改めてクレスト・ブックスの装幀について追って見ると、新潮社の自費出版のサイトの「本作りの基礎知識」の中に「クレスト装」という項目があった。〈「新潮クレスト・ブックス」のために、弊社装幀部が新しく開発したもので、現在は他社でも使われています。独特の手触りを持つ紙を用い、周囲を折り返して糊付けした表紙が特徴です。「仮フランス装」と呼ばれる製本法がベースになっています。新潮社の自費出版では、この製本方法もお選びいただけます〉。「新潮社 本の学校」というオンラインの教養講座のSNSでも「クレスト装(クレスト表紙)」として大いに宣伝していた。「新潮社 本の学校」では製本ワークショップも行なっているようで、2021年には加藤製本(株)が「新潮クレスト・ブックスの束見本ノートを作る会」なるものをやっていたようだ。新潮社は「クレスト装」と呼んでとにかく推していることがわかり、その説明において「仮フランス装」なる呼称への敬意もわかった。今後は私がイメージしてきた「仮フランス装」は「クレスト装」で、「仮フランス装」は表紙カバーの質感を問わないものだと考えればいいだろう。
「丸フランス装」なる呼び名もこのたび知った。丸背の仮フランス装だが、東京創元社のサイトに『Q』(ルーサー・ブリセット著、さとうななこ訳 2014)が「判型:四六判丸フランス装」と記されており、刊行時にはそのことも大いに宣伝されたようだ。製本を担当した加藤製本(株)のサイトを見ると、〈丸背小口折&丸フランス誕生! 丸背の小口折本、仮フランス本を開発し量産化に成功しました(2013年12月)〉とあるから、実際に市場に出た初・丸フランス装は『Q』だったのかもしれない。丸山健二さんの『ラウンド・ミッドナイト 風のなかの言葉』(2020 田畑書店)もこれだった。手元にしてみて、版元がいう「仮フランス装・丸背」そのとおりと思ったが、装幀が重厚なのに、そこになぜ表紙が柔らかい仮フランス装を組むのかなと思った。言い方が逆かもしれない。とにかく、片手で持って読み倒せと誘うようでいて真逆の拒絶も感じられ(内容ではなくて装幀・造本の話です)、ただこれは当時の私の印象を思い出しているに過ぎないので、今、改めて確かめようとしたが棚に探せず、そうだ、これはまさに「仮フランス装・丸背」の見本としてあの人に貸したままだったと思い出した。
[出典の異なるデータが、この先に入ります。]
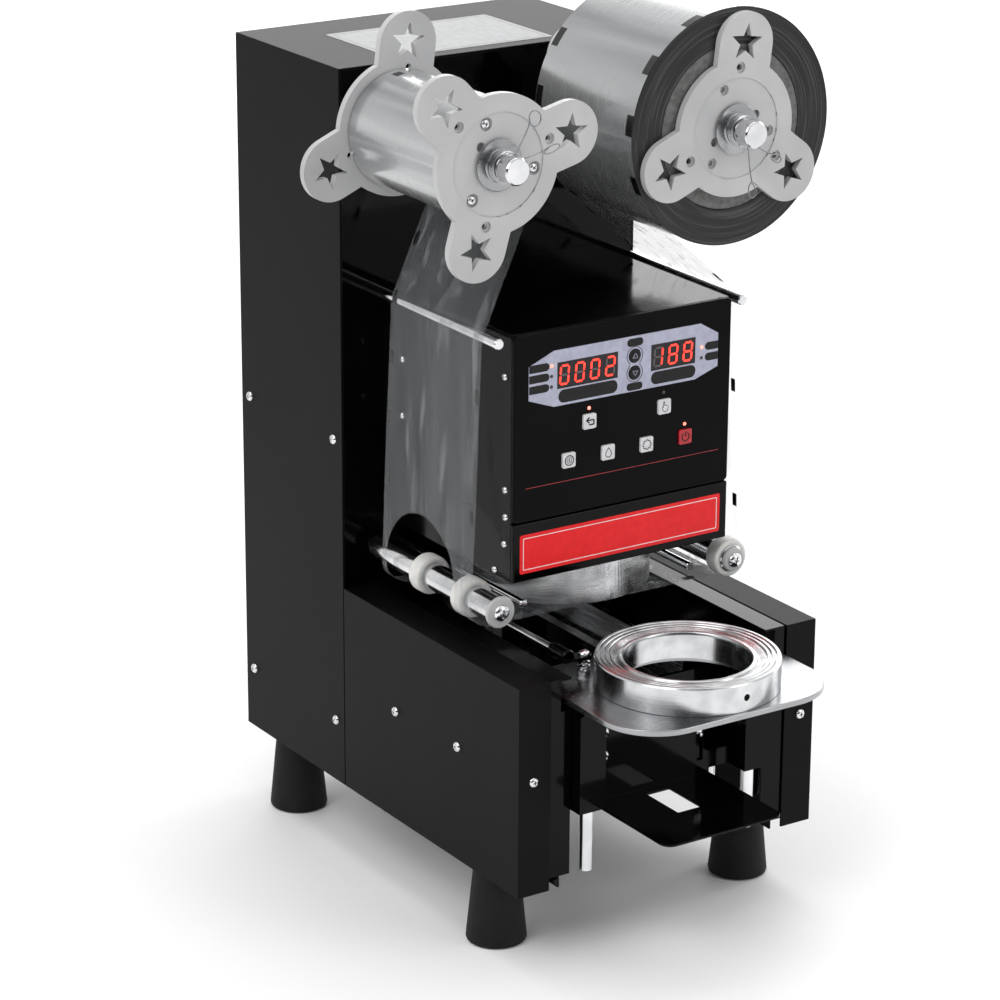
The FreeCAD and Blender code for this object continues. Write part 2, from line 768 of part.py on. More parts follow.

連絡します!
久しぶりにいろいろな製本会社のサイトを見て、「仮フランス装」や「丸フランス装」や「丸背フランス装」の説明もいろいろ読んだ。中でも渡邉製本(株)のnoteがタンドツよくて、「国名がついた3つの製本様式 (その1)フランス装編 フランス・ドイツ・スイスがあるのに、イタリアがない?」(2022.8.25)では、「本フランス装」と「仮フランス装」の違い、仮フランス装の機械化には製袋用の機械が応用されたこと、「フランス装」と「小口折製本(雁垂れ製本)」の違いなどもおもしろく読んだ。自社で作ったものを見本として写真や図解で説明したり、依頼者とのやりとりも紹介している。「フランス装で」と依頼されて見積もったが依頼主が思い描いていたのは「小口折表紙製本」だった、なんてこともあるらしい。響きのいいこの呼び名は、今もまだ一人歩きしがちなのかもしれない。
イモムシつながりで最後に1つ。鎌倉文華館鶴岡ミュージアムで開催中の『蟲??? 養老先生とみんなの虫ラボ』展に、イモムシ画家の桃山鈴子さんが参加されている。飼育中に集めたウンチを煮出して染めた紙にも描いてるらしい。工作舎のnoteにある桃山さんのエッセーによると、ウンチ染液の色や香りはイモムシの種類によって十虫十色、食草の香りがするそうだ。〈うんちといっても原材料は植物。イモムシの代謝を活用した草木染めといってもいいのかもしれない〉。私もせいぜい身体を使いきって生きていきたい。